- YOUR INSTRUCTIONS: Lines before the one containing "bpy.context.view_layer.update()" are excluded; retype that line and all remaining lines of the material exactly.

- COLLECTED DATA:
# # #

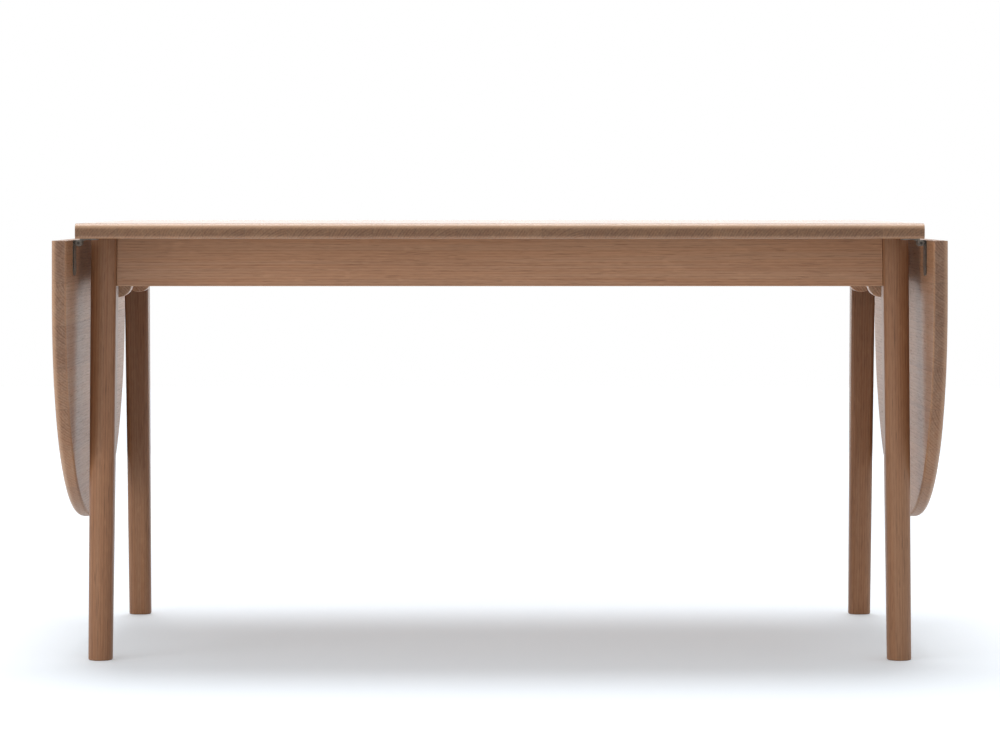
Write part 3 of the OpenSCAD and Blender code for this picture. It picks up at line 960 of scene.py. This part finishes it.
@dataclass(frozen=True)
class LegSection:
    """Section of a leg at one height, in metres.

    Attributes:
        width: Size along the table.
        depth: Size across the table.
        crown: Depth of the rounded outer side.
        corner: Radius of the two inner corners.
    """

    width: float
    depth: float
    crown: float
    corner: float

    def towards(self, other: "LegSection", share: float) -> "LegSection":
        """Return the section some share of the way to another."""
        pairs = zip(astuple(self), astuple(other))
        return LegSection(*[a + (b - a) * share for a, b in pairs])

    def outline(self, by: float, steps: int) -> Outline:
        """Draw the section about its middle, with the outer side towards +Y.

        Args:
            by: Distance to draw it in all round.
            steps: Facets of the rounded side.

        Returns:
            The anticlockwise outline.
        """
        w, d, crown = self.width / 2 - by, self.depth / 2 - by, self.crown - by
        r = max(0.5 * MM, self.corner - by)
        oval = [math.pi * k / steps for k in range(steps + 1)]
        points = [(w * math.cos(a), d - crown + crown * math.sin(a)) for a in oval]
        points += [(-w + r + r * c, -d + r + r * s) for c, s in quarter(2, FINE_ARC)]
        points += [(w - r + r * c, -d + r + r * s) for c, s in quarter(3, FINE_ARC)]
        return points


@dataclass
class SplayedLegs:
    """The four legs, rounded on their outer side and flat on the sides that meet the rails.

    Attributes:
        head: Section at the rails.
        foot: Section at the floor.
        below_rails: Height over which the section stays the same, down to below the rails.
        foot_radius: Radius round the foot.
        top_radius: Radius round the top.
        spans: Lengths into which a leg is divided below the rails.
        oval_steps: Facets of the rounded side.
        timber: Their finish.
    """

    head: LegSection = LegSection(43 * MM, 48 * MM, 12 * MM, 4 * MM)
    foot: LegSection = LegSection(40.5 * MM, 38 * MM, 19 * MM, 15 * MM)
    below_rails: float = 15 * MM
    foot_radius: float = 2.5 * MM
    top_radius: float = 1 * MM
    spans: int = 8
    oval_steps: int = 36
    timber: OiledTimber = OiledTimber(
        light=(163, 120, 87), dark=(117, 77, 52), pore=(66, 42, 29), roughness=0.42, gloss=0.4
    )

    def build(self, groups: Groups) -> None:
        """Build and dress the four legs.

        Args:
            groups: The shared node groups.
        """
        low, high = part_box("leg_rear_right")
        foot_y = high.y - self.foot.depth / 2
        head_y = low.y + self.head.depth / 2
        straight_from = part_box("long_rail_rear")[0].z - self.below_rails
        slope = (foot_y - head_y) / high.z
        material = self.timber.material(
            groups, "leg_timber", Grain.LEG, cell=((low.x + high.x) / 2, foot_y, UNDIVIDED),
            heart=(0.16, 0.04), lean=slope, seed=5.0,
        )
        for end in ("left", "right"):
            for side in ("front", "rear"):
                node = f"leg_{side}_{end}"
                low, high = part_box(node)
                outward = 1.0 if side == "rear" else -1.0
                rings = [
                    [((low.x + high.x) / 2 + x, outward * (foot_y - slope * z + y), z) for x, y in section]
                    for z, section in self._stations(high.z, straight_from)
                ]
                Piece(f"shaped_{node}", "table_frame", Slot.WOOD, material, (node,)).from_mesh(loft(rings))

    def _stations(self, top: float, straight_from: float) -> list[tuple[float, Outline]]:
        """Find the heights of a leg's rings and the section at each.

        Args:
            top: Height of the leg.
            straight_from: Height above which the section stays the same.

        Returns:
            Pairs of a height and a section.
        """
        foot, head = self.foot_radius, self.top_radius
        stations = [(foot * (1 - s), foot * (1 - c)) for c, s in quarter(0, SMALL_ARC)]
        stations += [(straight_from * k / self.spans, 0.0) for k in range(1, self.spans + 1)]
        stations += [(top - head * (1 - s), head * (1 - c)) for c, s in quarter(0, TINY_ARC)]
        return [
            (z, self.foot.towards(self.head, min(1.0, z / straight_from)).outline(by, self.oval_steps))
            for z, by in sorted(stations)
        ]


@dataclass
class RailFrame:
    """Long rails, cross rails and corner blocks under the top.

    Attributes:
        arris: Width of the broken edges.
        inner_arris: Share of that width on the rails and blocks inside.
        apart: Spacing at which the pieces inside count as boards of their own.
        timber: Finish of the long rails.
        inner: Finish of the rails and blocks inside.
    """

    arris: float = 1.2 * MM
    inner_arris: float = 0.7
    apart: float = 0.3
    timber: OiledTimber = OiledTimber()
    inner: OiledTimber = OiledTimber(light=(186, 147, 116), dark=(136, 97, 71))

    def build(self, groups: Groups) -> None:
        """Dress the rails and the blocks.

        Args:
            groups: The shared node groups.
        """
        low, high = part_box("long_rail_rear")
        middle = (0.0, 0.0, (low.z + high.z) / 2)
        long_timber = self.timber.material(
            groups, "rail_timber", Grain.UPRIGHT_ALONG_X, heart=(0.13, 0.05), middle=middle, seed=7.0,
            cell=(UNDIVIDED, (low.y + high.y) / 2, UNDIVIDED),
        )
        cross_timber = self.inner.material(
            groups, "cross_rail_timber", Grain.UPRIGHT_ALONG_Y, heart=(0.12, 0.05), middle=middle, seed=23.0,
            cell=(UNDIVIDED, self.apart, UNDIVIDED),
        )
        block_timber = self.inner.material(
            groups, "block_timber", Grain.LEG, cell=(self.apart, self.apart, UNDIVIDED), heart=(0.1, 0.1),
            seed=31.0,
        )
        for node in ("long_rail_front", "long_rail_rear"):
            dress(node, long_timber, self.arris)
        for node in ("end_rail_left", "end_rail_right", "middle_rail_left", "middle_rail_right"):
            dress(node, cross_timber, self.arris * self.inner_arris)
        dress("corner_blocks", block_timber, self.arris * self.inner_arris)


@dataclass
class LeafSupport:
    """A bar on two arms that pulls out from below one end of the top.

    Attributes:
        side: left or right.
        arris: Width of the broken edges.
        peg_arris: Share of that width on the pegs.
        apart: Spacing at which the arms count as boards of their own.
        below: Depth of the arms' middle below the bar's upper face.
        timber: Its finish, painted paler than the rails' to stand in for the light that the floor throws up
            under the top.
    """

    side: str
    arris: float = 1.0 * MM
    peg_arris: float = 0.5
    apart: float = 0.17
    below: float = 0.02
    # painted light: paler colours and end grain than the rails', for the light thrown up from the floor
    # under the top
    timber: OiledTimber = OiledTimber(light=(216, 176, 146), dark=(172, 130, 102), end=(252, 250, 246))

    def build(self, groups: Groups) -> None:
        """Dress the bar, the arms and the pegs.

        Args:
            groups: The shared node groups.
        """
        low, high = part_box(f"support_bar_{self.side}")
        sign = 1.0 if high.x > 0 else -1.0
        bar = self.timber.material(
            groups, f"bar_timber_{self.side}", Grain.UPRIGHT_ALONG_Y, cell=(UNDIVIDED,) * 3,
            heart=(0.05, 0.10), middle=((low.x + high.x) / 2, 0.0, (low.z + high.z) / 2), seed=41.0 * sign,
        )
        arms = self.timber.material(
            groups, f"arm_timber_{self.side}", Grain.UPRIGHT_ALONG_X,
            cell=(UNDIVIDED, self.apart, UNDIVIDED), heart=(0.1, 0.04),
            middle=(0.0, 0.0, high.z - self.below), seed=47.0 * sign,
        )
        dress(f"support_bar_{self.side}", bar, self.arris)
        dress(f"support_arms_{self.side}", arms, self.arris)
        dress(f"support_pegs_{self.side}", bar, self.arris * self.peg_arris)


@dataclass
class Ironmongery:
    """Hinges, brackets and screws.

    Attributes:
        arris: Width of the broken edges.
        steel: Finish of the plates under the top.
        shaded_edge_steel: Finish of the leaf plates and pins, whose cut edges are dull and painted near
            black as shade along the plates' edges.
        zinc: Finish of the screws.
    """

    arris: float = 0.3 * MM
    steel: BrushedSteel = BrushedSteel()
    # painted shade: the cut edges that face the front and the rear are near black
    shaded_edge_steel: BrushedSteel = BrushedSteel(cut=(58, 54, 50))
    zinc: BrushedSteel = BrushedSteel(bright=(190, 190, 188), dull=(150, 150, 148), roughness=0.2)

    def build(self, groups: Groups) -> None:
        """Dress the metal parts.

        Args:
            groups: The shared node groups.
        """
        plate = self.steel.material(groups, "hinge_steel")
        knuckle = self.shaded_edge_steel.material(groups, "knuckle_steel")
        screw = self.zinc.material(groups, "screw_zinc")
        for node in ("hinge_top_plates", "top_brackets"):
            dress(node, plate, self.arris)
        for node in ("hinge_leaf_plates_left", "hinge_leaf_plates_right", "hinge_pins"):
            dress(node, knuckle, self.arris)
        for node in (
            "hinge_top_screws", "hinge_leaf_screws_left", "hinge_leaf_screws_right", "bracket_screws"
        ):
            dress(node, screw, 0.0)


# ---- Studio ----


@dataclass(frozen=True)
class Lamp:
    """A lamp of the studio.

    Attributes:
        name: Name of the lamp.
        kind: Its kind.
        place: Where it hangs.
        target: Point that it faces.
        power: Watts of a panel, or strength of a far lamp.
        size: Width and height of a panel.
        softness: Angle that a far lamp fills, in degrees.
        mirrored: Whether its outline may show in oiled faces.
    """

    name: str
    kind: LampKind
    place: Point
    target: Point
    power: float
    size: tuple[float, float] = (1.0, 1.0)
    softness: float = 0.0
    mirrored: bool = True

    def hang(self) -> None:
        """Hang the lamp."""
        data = bpy.data.lights.new(self.name, self.kind.value)
        data.energy = self.power
        if self.kind is LampKind.PANEL:
            data.shape = "RECTANGLE"
            data.size, data.size_y = self.size
        else:
            data.angle = math.radians(self.softness)
        lamp = bpy.data.objects.new(self.name, data)
        lamp.visible_camera = False
        lamp.visible_glossy = self.mirrored
        lamp.location = self.place
        lamp.rotation_euler = (Vector(self.target) - Vector(self.place)).to_track_quat("-Z", "Y").to_euler()
        bpy.context.scene.collection.objects.link(lamp)


@dataclass
class Studio:
    """Pale floor, soft light and the camera.

    Attributes:
        lens: Focal length in millimetres.
        sensor: Width of the camera's sensor in millimetres.
        distance: Distance of the camera in front of the table's middle.
        eye: Height of the camera.
        shift: Shift of the picture to the side and upward.
        clip: Nearest and farthest distance that the camera sees.
        floor_size: Side of the floor.
        floor_color: Colour of the floor under the lamps.
        floor_glow: Light that the floor adds where it shows, so that it is white but for the shadow.
        room: Strength of the even light from all round.
        lamps: The lamps.
    """

    lens: float = 124.56
    sensor: float = 36.0
    distance: float = 6.107
    eye: float = 0.770
    shift: tuple[float, float] = (0.0002, -0.176)
    clip: tuple[float, float] = (0.1, 60.0)
    floor_size: float = 16.0
    floor_color: tuple[float, float, float, float] = (0.705, 0.76, 0.815, 1.0)
    floor_glow: float = 0.215
    room: float = 0.60
    lamps: tuple[Lamp, ...] = (
        Lamp("front_panel", LampKind.PANEL, (-1.7, -3.8, 1.0), (-0.2, 0.0, 0.5), 22.0, (3.4, 1.8),
             mirrored=False),
        Lamp("side_panel", LampKind.PANEL, (-3.1, -2.3, 0.9), (-0.4, 0.0, 0.4), 22.0, (1.4, 1.4),
             mirrored=False),
        Lamp("rear_panel", LampKind.PANEL, (0.0, 4.2, 1.3), (0.0, 0.0, 0.6), 28.0, (5.0, 2.4)),
        Lamp("key_sky", LampKind.FAR, (-0.1, 1.0, 4.0), (0.0, 0.0, 0.0), 1.8, softness=34.0),
    )

    def build(self) -> None:
        """Build the floor, the world, the lamps and the camera."""
        bpy.context.scene.view_settings.view_transform = "Standard"
        self._camera()
        self._floor()
        self._world()
        for lamp in self.lamps:
            lamp.hang()

    def _camera(self) -> None:
        """Place the level camera in front."""
        data = bpy.data.cameras.new("front_camera")
        data.lens, data.sensor_width = self.lens, self.sensor
        data.shift_x, data.shift_y = self.shift
        data.clip_start, data.clip_end = self.clip
        camera = bpy.data.objects.new("front_camera", data)
        camera.location = (0.0, -self.distance, self.eye)
        camera.rotation_euler = (math.pi / 2, 0.0, 0.0)
        bpy.context.scene.collection.objects.link(camera)
        bpy.context.scene.camera = camera

    def _floor(self) -> None:
        """Lay the floor, which shows white to the camera and keeps the table's shadow."""
        bm = bmesh.new()
        bmesh.ops.create_grid(bm, x_segments=1, y_segments=1, size=self.floor_size / 2)
        floor = into_scene("studio_floor", bm)
        material, g, shader = new_material("pale_floor")
        glow = g.math("MULTIPLY", self._seen(g), self.floor_glow)
        g.fill(shader, {
            "Base Color": self.floor_color, "Roughness": 0.9, "Specular IOR Level": 0.1,
            "Emission Color": WHITE, "Emission Strength": glow,
        })
        floor.data.materials.append(material)

    @staticmethod
    def _seen(g: Graph) -> Socket:
        """Find the rays that show the background, directly or in gloss or glass.

        Args:
            g: Graph of the floor's material or of the world.

        Returns:
            Socket of 1 for such a ray, and else 0.
        """
        path = g.add("ShaderNodeLightPath")
        gloss = g.math("MAXIMUM", path.outputs["Is Camera Ray"], path.outputs["Is Glossy Ray"])
        return g.math("MAXIMUM", gloss, path.outputs["Is Transmission Ray"])

    def _world(self) -> None:
        """Fill the room with even light, and show it white behind the table and in its gloss."""
        world = bpy.data.worlds.new("studio_room")
        bpy.context.scene.world = world
        world.use_nodes = True
        g = Graph(world.node_tree)
        light = g.fill(g.tree.nodes["Background"], {"Color": WHITE, "Strength": self.room})
        white = g.add("ShaderNodeBackground", {"Color": WHITE, "Strength": 1.0})
        either = g.add("ShaderNodeMixShader", (self._seen(g), light.outputs[0], white.outputs[0]))
        g.fill(g.tree.nodes["World Output"], {"Surface": either.outputs[0]})


def main() -> None:
    """Build the table round its frame."""
    logging.basicConfig(level=logging.INFO, format="%(name)s: %(message)s")
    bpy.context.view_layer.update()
    groups = Groups()
    Studio().build()
    parts = [TableTop(), SplayedLegs(), RailFrame(), Ironmongery()]
    for side in ("left", "right"):
        parts += [DropLeaf(side), LeafSupport(side)]
    for part in parts:
        part.build(groups)


if __name__ == "__main__":
    main()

# # #

- EXPECTED ANSWER:
    bpy.context.view_layer.update()
    groups = Groups()
    Studio().build()
    parts = [TableTop(), SplayedLegs(), RailFrame(), Ironmongery()]
    for side in ("left", "right"):
        parts += [DropLeaf(side), LeafSupport(side)]
    for part in parts:
        part.build(groups)


if __name__ == "__main__":
    main()